----- Data provided -----
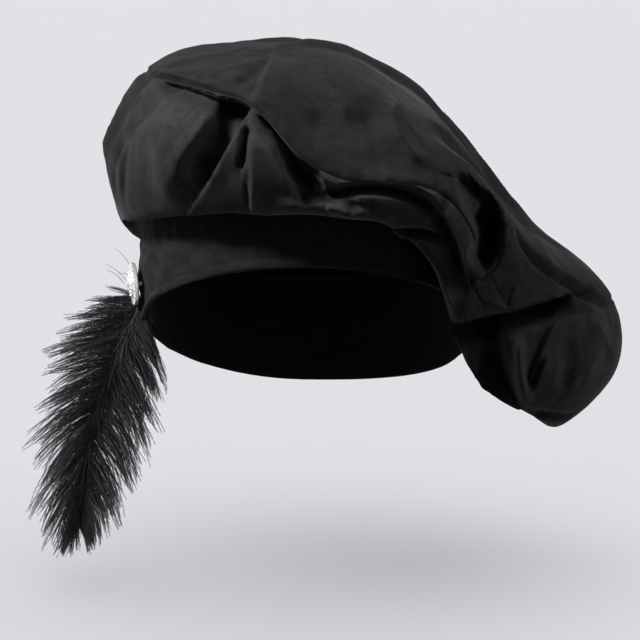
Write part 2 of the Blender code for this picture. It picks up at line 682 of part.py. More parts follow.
def fill_hollows(mesh):
    """Keeps a mesh's outermost body, which fills the small hollows shut in between crossing locks."""
    bm = bmesh.new()
    bm.from_mesh(mesh)
    left = set(bm.verts)
    bodies = []
    while left:
        body = set()
        front = [left.pop()]
        while front:
            vert = front.pop()
            body.add(vert)
            for edge in vert.link_edges:
                other = edge.other_vert(vert)
                if other in left:
                    left.remove(other)
                    front.append(other)
        bodies.append(body)
    bodies.sort(key=len)
    bmesh.ops.delete(bm, geom=[vert for body in bodies[:-1] for vert in body], context="VERTS")
    bm.to_mesh(mesh)
    bm.free()


def brooch_matrix():
    """Placement of the brooch's back: its local Z faces out of the band and its local Y points up."""
    across, back, _ = band_frame()
    out = across * math.cos(BROOCH_TURN) / BAND_HALF_WIDTH + back * math.sin(BROOCH_TURN) / BAND_HALF_DEPTH
    out /= np.linalg.norm(out)
    centre = Vector(band_point(BROOCH_TURN, BROOCH_HEIGHT, 0.0) + out * BROOCH_STANDOFF)
    facing = Vector(out)
    facing.rotate(Matrix.Rotation(BROOCH_FACING, 3, "Z"))
    side = Vector((0, 0, 1)).cross(facing).normalized()
    facing.rotate(Matrix.Rotation(BROOCH_LEAN, 3, side))
    up = facing.cross(side)
    return Matrix.Translation(centre) @ Matrix((side, up, facing)).transposed().to_4x4()


def turned(name, collection, profile, segments, material):
    """A shape turned about the brooch's own axis from a profile of radii and heights."""
    bm = bmesh.new()
    points = [bm.verts.new((radius / 1000, 0, height / 1000)) for radius, height in profile]
    for start, end in zip(points, points[1:]):
        bm.edges.new((start, end))
    mesh = bpy.data.meshes.new(name)
    bm.to_mesh(mesh)
    bm.free()
    item = bpy.data.objects.new(name, mesh)
    item.data.materials.append(material)
    item.matrix_world = brooch_matrix()
    collection.objects.link(item)
    lathe = item.modifiers.new("Turn", "SCREW")
    lathe.axis = "Z"
    lathe.steps = lathe.render_steps = segments
    lathe.use_merge_vertices = True
    lathe.merge_threshold = 0.00001
    lathe.use_smooth_shade = False
    return item


def cut_stone(name, radius):
    """A cut stone about its girdle: a table, a crown of sixteen facets and eight below."""
    bm = bmesh.new()
    rows = []
    for reach, level, twist in (
        (STONE_TABLE, STONE_GIRDLE / 2 + STONE_CROWN, 0.5),
        (1.0, STONE_GIRDLE / 2, 0.0),
        (1.0, -STONE_GIRDLE / 2, 0.0),
    ):
        rows.append([
            bm.verts.new(Vector((
                reach * math.cos(math.pi * (k + twist) / 4),
                reach * math.sin(math.pi * (k + twist) / 4),
                level,
            )) * radius / 1000)
            for k in range(8)
        ])
    culet = bm.verts.new((0, 0, -radius * (STONE_GIRDLE / 2 + STONE_PAVILION) / 1000))
    bm.faces.new(rows[0])
    for i in range(8):
        j = (i + 1) % 8
        bm.faces.new((rows[0][i], rows[0][j], rows[1][j]))
        bm.faces.new((rows[0][i], rows[1][j], rows[1][i]))
        bm.faces.new((rows[2][i], rows[2][j], culet))
    grid_faces(bm, rows[1:])
    bmesh.ops.recalc_face_normals(bm, faces=bm.faces)
    mesh = bpy.data.meshes.new(name)
    bm.to_mesh(mesh)
    bm.free()
    return mesh


def make_stones(collection, material):
    """The centre stone and the rings of stones in their channels."""
    for name, count, ring_radius, height, radius in STONES:
        mesh = cut_stone("stone_" + name, radius)
        mesh.materials.append(material)
        for index in range(count):
            turn = 2 * math.pi * (index + 0.5) / count
            seat = Vector((ring_radius * math.cos(turn), ring_radius * math.sin(turn), height)) / 1000
            label = "stone_" + name + ("" if count == 1 else "_%02d" % (index + 1))
            stone = bpy.data.objects.new(label, mesh)
            stone.matrix_world = brooch_matrix() @ Matrix.Translation(seat) @ Matrix.Rotation(turn, 4, "Z")
            collection.objects.link(stone)


def main():
    for item in list(bpy.data.objects):
        bpy.data.objects.remove(item, do_unlink=True)
    scene = bpy.context.scene
    hat = bpy.data.collections.new("tudor_beret")
    cutters = bpy.data.collections.new("cutters")
    scene.collection.children.link(hat)
    scene.collection.children.link(cutters)
    band_cloth = new_material("band_velvet", (0.012, 0.012, 0.013), 0.85)
    under_cloth = new_material("underside_velvet", (0.012, 0.012, 0.013), 0.85)
    top_cloth = new_material("top_velvet", (0.012, 0.012, 0.013), 0.85)
    feather = new_material("plume_barbs", (0.012, 0.012, 0.014), 0.6)
    metal = new_material("setting_metal", (0.86, 0.86, 0.87), 0.18, metallic=1.0)
    steel = new_material("pin_metal", (0.6, 0.6, 0.62), 0.3, metallic=1.0)
    crystal = new_material("cut_crystal", (0.95, 0.96, 0.98), 0.02, transmission=1.0)
    make_band(hat, band_cloth, cutters)
    make_underside(hat, under_cloth)
    make_top(hat, top_cloth)
    make_plume(hat, feather, cutters)
    turned("brooch_setting", hat, SETTING_PROFILE, SETTING_SEGMENTS, metal)
    make_stones(hat, crystal)
    turned("brooch_post", hat, PIN_PROFILE, PIN_SEGMENTS, steel)


main()
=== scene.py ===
"""Looks of the soft velvet beret with its plume and brooch, in metres, +Z up, as worn."""

import json
import math

import bmesh
import bpy
import numpy as np
from mathutils import Matrix, Vector

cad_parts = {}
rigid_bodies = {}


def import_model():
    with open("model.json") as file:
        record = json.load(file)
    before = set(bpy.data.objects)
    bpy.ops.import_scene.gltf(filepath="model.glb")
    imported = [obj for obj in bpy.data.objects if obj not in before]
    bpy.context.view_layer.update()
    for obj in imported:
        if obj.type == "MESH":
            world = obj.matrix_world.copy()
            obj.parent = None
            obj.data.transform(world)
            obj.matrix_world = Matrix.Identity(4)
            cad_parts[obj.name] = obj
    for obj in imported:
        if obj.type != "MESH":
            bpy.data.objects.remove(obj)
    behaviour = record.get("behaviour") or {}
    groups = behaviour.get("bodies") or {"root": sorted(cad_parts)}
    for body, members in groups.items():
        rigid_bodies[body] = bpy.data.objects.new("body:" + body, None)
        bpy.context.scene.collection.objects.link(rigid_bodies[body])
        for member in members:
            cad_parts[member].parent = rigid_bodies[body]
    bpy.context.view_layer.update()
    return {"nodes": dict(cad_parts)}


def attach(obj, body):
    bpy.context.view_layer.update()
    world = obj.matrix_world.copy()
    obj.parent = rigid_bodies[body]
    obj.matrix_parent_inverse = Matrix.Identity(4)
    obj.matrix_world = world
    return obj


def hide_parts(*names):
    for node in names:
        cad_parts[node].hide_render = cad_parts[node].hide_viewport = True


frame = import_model()
scene = bpy.context.scene


# ---- the hat's form: metres, and degrees round the crown's axis, anticlockwise from +X ----

BAND_HALF_WIDTH = 0.092
BAND_HALF_DEPTH = 0.098
BAND_HEIGHT = 0.055
BAND_WALL = 0.003
BAND_TILT = math.radians(27)
CLOTH = 0.0018
SEAM_GAP = 0.0003
CROWN_AXIS_Y = 0.020
CROWN_TOP = 0.154
HOOK_OUT = 0.0075
HOOK_UP = 0.0085
CROWDED_AZIMUTH = -62.0
FRONT_CROWDING = 0.45
SECTIONS = (
    # azimuth, low_out, low_up, side_out, side_up, seam_out, seam_up,
    #          shoulder_out, shoulder_up, top_out, top_up
    (0, 0.142, -0.064, 0.177, -0.029, 0.175, 0.010, 0.116, 0.061, 0.060, 0.128),
    (20, 0.141, -0.057, 0.170, -0.027, 0.167, 0.004, 0.119, 0.062, 0.064, 0.125),
    (45, 0.138, -0.040, 0.165, -0.017, 0.161, 0.013, 0.128, 0.075, 0.072, 0.129),
    (70, 0.132, -0.025, 0.160, 0.000, 0.158, 0.034, 0.128, 0.093, 0.075, 0.137),
    (90, 0.128, -0.014, 0.150, 0.012, 0.148, 0.046, 0.120, 0.104, 0.074, 0.142),
    (120, 0.120, 0.004, 0.138, 0.032, 0.132, 0.068, 0.106, 0.117, 0.066, 0.146),
    (150, 0.112, 0.036, 0.121, 0.066, 0.111, 0.103, 0.084, 0.134, 0.050, 0.151),
    (180, 0.102, 0.053, 0.1095, 0.088, 0.089, 0.137, 0.072, 0.149, 0.038, 0.154),
    (205, 0.104, 0.059, 0.115, 0.094, 0.091, 0.139, 0.072, 0.149, 0.038, 0.154),
    (225, 0.108, 0.066, 0.121, 0.099, 0.094, 0.138, 0.070, 0.148, 0.037, 0.154),
    (250, 0.118, 0.073, 0.134, 0.104, 0.112, 0.135, 0.078, 0.148, 0.040, 0.154),
    (260, 0.119, 0.073, 0.137, 0.100, 0.126, 0.127, 0.088, 0.144, 0.045, 0.153),
    (270, 0.119, 0.073, 0.138, 0.091, 0.134, 0.105, 0.098, 0.139, 0.050, 0.153),
    (280, 0.119, 0.071, 0.136, 0.082, 0.135, 0.093, 0.103, 0.134, 0.054, 0.152),
    (292, 0.118, 0.066, 0.136, 0.078, 0.135, 0.091, 0.107, 0.128, 0.058, 0.149),
    (305, 0.120, 0.043, 0.134, 0.057, 0.138, 0.077, 0.116, 0.109, 0.062, 0.144),
    (320, 0.120, -0.018, 0.140, 0.000, 0.142, 0.021, 0.128, 0.076, 0.066, 0.135),
    (340, 0.138, -0.051, 0.160, -0.026, 0.160, 0.010, 0.122, 0.061, 0.063, 0.128),
)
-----
> _The exercise_: Quote exactly the lines running from the line with "for node in" through the line with "# ---- the hat's", both ends included, and nothing more.

> _Exercise solution_:
    for node in names:
        cad_parts[node].hide_render = cad_parts[node].hide_viewport = True


frame = import_model()
scene = bpy.context.scene


# ---- the hat's form: metres, and degrees round the crown's axis, anticlockwise from +X ----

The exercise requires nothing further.